**Written instruction:** Search the data below for the word "object" and copy each line that holds it.

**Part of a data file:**
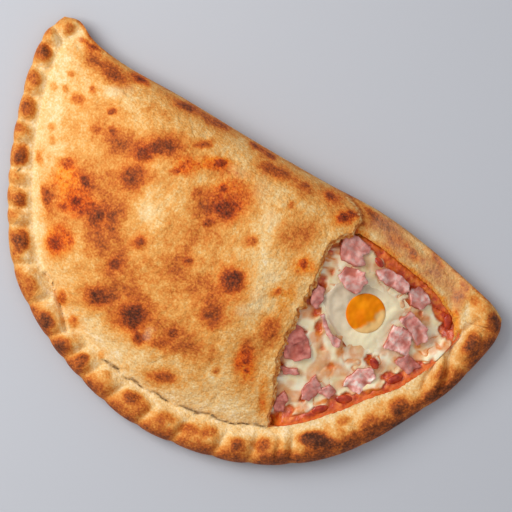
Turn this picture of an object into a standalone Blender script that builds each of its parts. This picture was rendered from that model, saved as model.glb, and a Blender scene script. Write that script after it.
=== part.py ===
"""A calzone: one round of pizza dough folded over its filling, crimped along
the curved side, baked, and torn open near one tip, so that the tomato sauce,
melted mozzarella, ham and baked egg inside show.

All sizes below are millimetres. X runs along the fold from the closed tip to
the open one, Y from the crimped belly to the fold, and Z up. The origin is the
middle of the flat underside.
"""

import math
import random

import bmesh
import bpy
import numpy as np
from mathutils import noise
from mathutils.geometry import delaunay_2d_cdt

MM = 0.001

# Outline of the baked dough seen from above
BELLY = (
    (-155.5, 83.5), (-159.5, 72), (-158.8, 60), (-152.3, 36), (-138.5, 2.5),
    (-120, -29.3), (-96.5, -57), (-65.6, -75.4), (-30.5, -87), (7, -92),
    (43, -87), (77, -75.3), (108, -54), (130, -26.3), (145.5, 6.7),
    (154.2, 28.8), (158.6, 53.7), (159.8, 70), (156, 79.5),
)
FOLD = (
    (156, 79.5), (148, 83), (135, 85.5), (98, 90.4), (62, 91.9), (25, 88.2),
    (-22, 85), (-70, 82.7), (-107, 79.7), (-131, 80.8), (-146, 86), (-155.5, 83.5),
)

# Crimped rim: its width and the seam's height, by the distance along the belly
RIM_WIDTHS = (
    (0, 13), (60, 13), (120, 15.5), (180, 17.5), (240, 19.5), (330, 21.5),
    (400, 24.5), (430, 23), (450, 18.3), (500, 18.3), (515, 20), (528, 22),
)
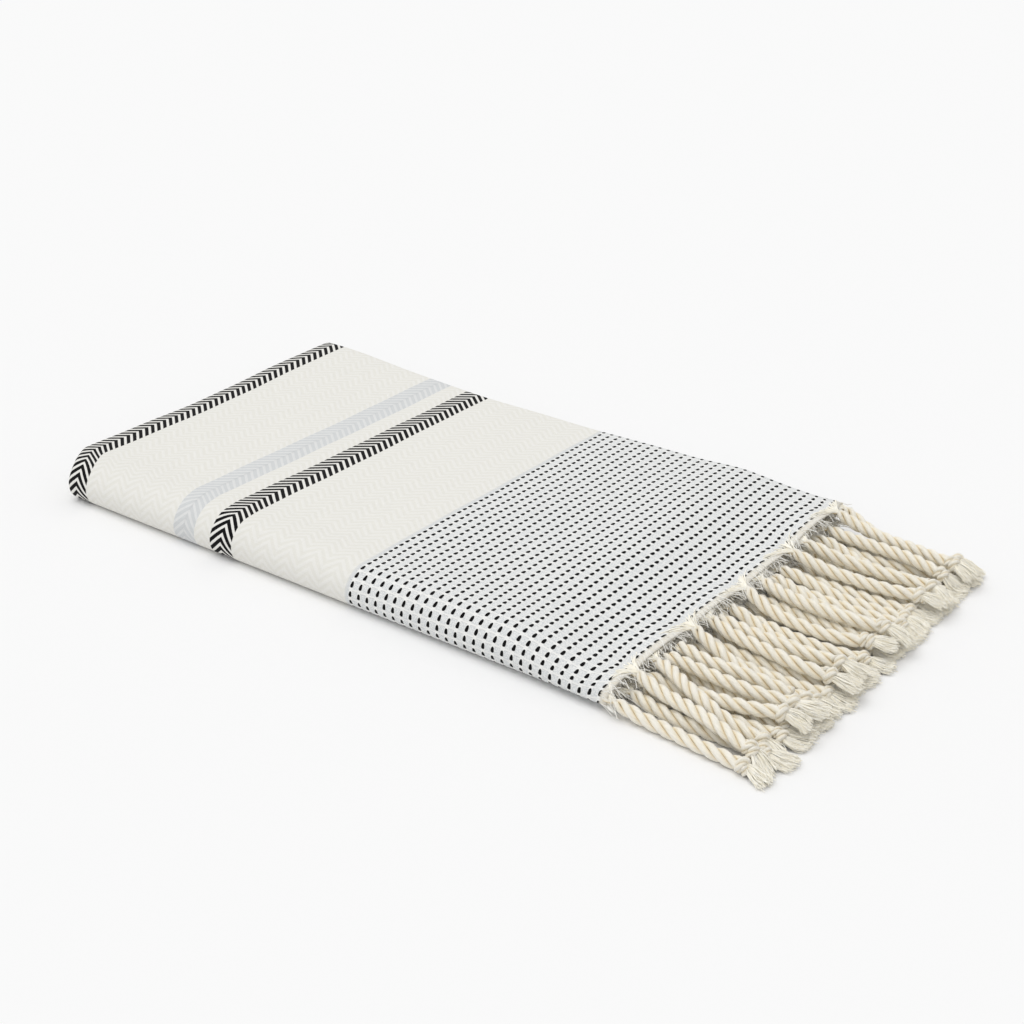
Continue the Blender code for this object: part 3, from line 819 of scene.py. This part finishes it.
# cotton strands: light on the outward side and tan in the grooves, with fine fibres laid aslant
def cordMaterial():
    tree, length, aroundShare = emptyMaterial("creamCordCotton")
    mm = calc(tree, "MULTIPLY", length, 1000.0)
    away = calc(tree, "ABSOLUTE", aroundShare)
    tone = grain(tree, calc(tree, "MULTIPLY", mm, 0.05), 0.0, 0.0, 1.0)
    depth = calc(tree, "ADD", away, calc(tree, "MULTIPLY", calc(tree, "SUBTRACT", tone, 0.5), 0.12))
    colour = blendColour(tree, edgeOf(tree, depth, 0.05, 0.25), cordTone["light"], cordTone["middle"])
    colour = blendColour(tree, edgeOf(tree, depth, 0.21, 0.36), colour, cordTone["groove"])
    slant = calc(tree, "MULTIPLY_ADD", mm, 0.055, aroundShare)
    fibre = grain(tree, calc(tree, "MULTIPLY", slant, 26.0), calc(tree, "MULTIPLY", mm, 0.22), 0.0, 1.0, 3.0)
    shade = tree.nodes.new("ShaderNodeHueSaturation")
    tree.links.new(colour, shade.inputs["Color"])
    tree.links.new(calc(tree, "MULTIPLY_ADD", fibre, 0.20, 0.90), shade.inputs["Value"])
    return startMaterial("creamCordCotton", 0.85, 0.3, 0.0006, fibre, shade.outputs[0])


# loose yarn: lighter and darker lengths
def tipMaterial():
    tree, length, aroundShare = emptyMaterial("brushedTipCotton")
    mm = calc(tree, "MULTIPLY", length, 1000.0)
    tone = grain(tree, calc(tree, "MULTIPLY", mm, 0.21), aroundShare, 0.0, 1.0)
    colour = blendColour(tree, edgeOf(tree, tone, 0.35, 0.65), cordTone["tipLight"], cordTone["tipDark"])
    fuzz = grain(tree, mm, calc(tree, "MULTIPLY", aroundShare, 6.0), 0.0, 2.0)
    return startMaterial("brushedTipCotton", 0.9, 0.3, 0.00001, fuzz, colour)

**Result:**
Turn this picture of an object into a standalone Blender script that builds each of its parts. This picture was rendered from that model, saved as model.glb, and a Blender scene script. Write that script after it.
Continue the Blender code for this object: part 3, from line 819 of scene.py. This part finishes it.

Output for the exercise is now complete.